After the conversation with my mother, I began seeing a counselor for my anxiety. It’ll be a long journey but the thought of integrating my experiences from Kashmir to my life in America excites me. I haven’t fully processed my journey, but I know that it will turn into something beautiful, producing with it moments of clarity, compassion and empowerment. And this journey has become easier upon my mother’s recognition that sometimes you just need an unbiased person to share with, who can equip you with techniques that will enable you to cope with current and future difficulties. It takes great strength to acknowledge when you are in over your head. At least in my family, a shift is taking place. It may not be newsworthy but in my book, it is life-changing.

(Photo: Joe Houghton)
Sarah Jawaid is Associate Editor of Altmuslimah.


  • Sister Jannah says:

    Oh my God yes. Sarah, you described very vividly and truthfully what it’s like. I was married for 23 years into a family that held exactly the beliefs and attitudes you described. My ex was an abuser who basically terrorized all of us into never telling anyone about the abuse. He absolutely refused to take responsibility for it and get his issues professionally treated, and if you even hinted at that, he would explode in violent rage.

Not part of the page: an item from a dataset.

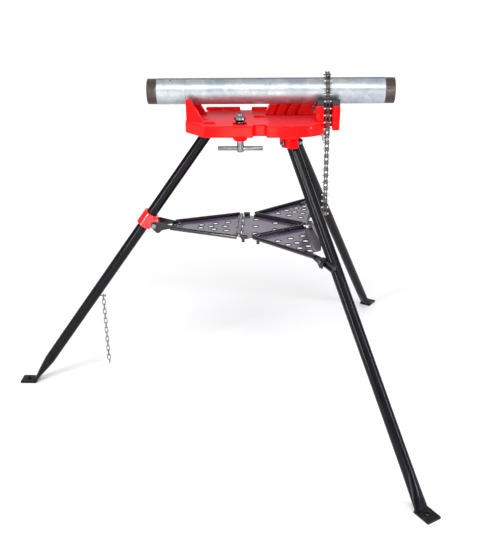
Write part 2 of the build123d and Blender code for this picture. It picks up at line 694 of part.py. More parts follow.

    But after we became grandparents, I came out as queer. Determined to keep this a strict secret from the whole rest of the Muslim community, he decided the only possible explanation for my coming out as queer was that I was obviously possessed by jinn, and needed ritual exorcism. I was subjected to Islamic sorcery practices for the next several years. I had smoke waved into my face until I choked. I was told to eat ashes. I was scratched with a thorny branch while wearing only a thin cotton shift. Husband was paying a maulvi in Pakistan to use magic to exorcise me long-distance. This maulvi claimed to have a jinni called a “wakil” working for him, who went and investigated on the unseen planes and reported back to him that yes, I definitely was demon-possessed and needed exorcism. This went on for years until I finally left.

    While I was married into that family, it was like I existed in a cultural bubble sealed off from American society. When I finally walked out, it kind of felt like immigrating to America as an alien and beginning to (re)learn American ways.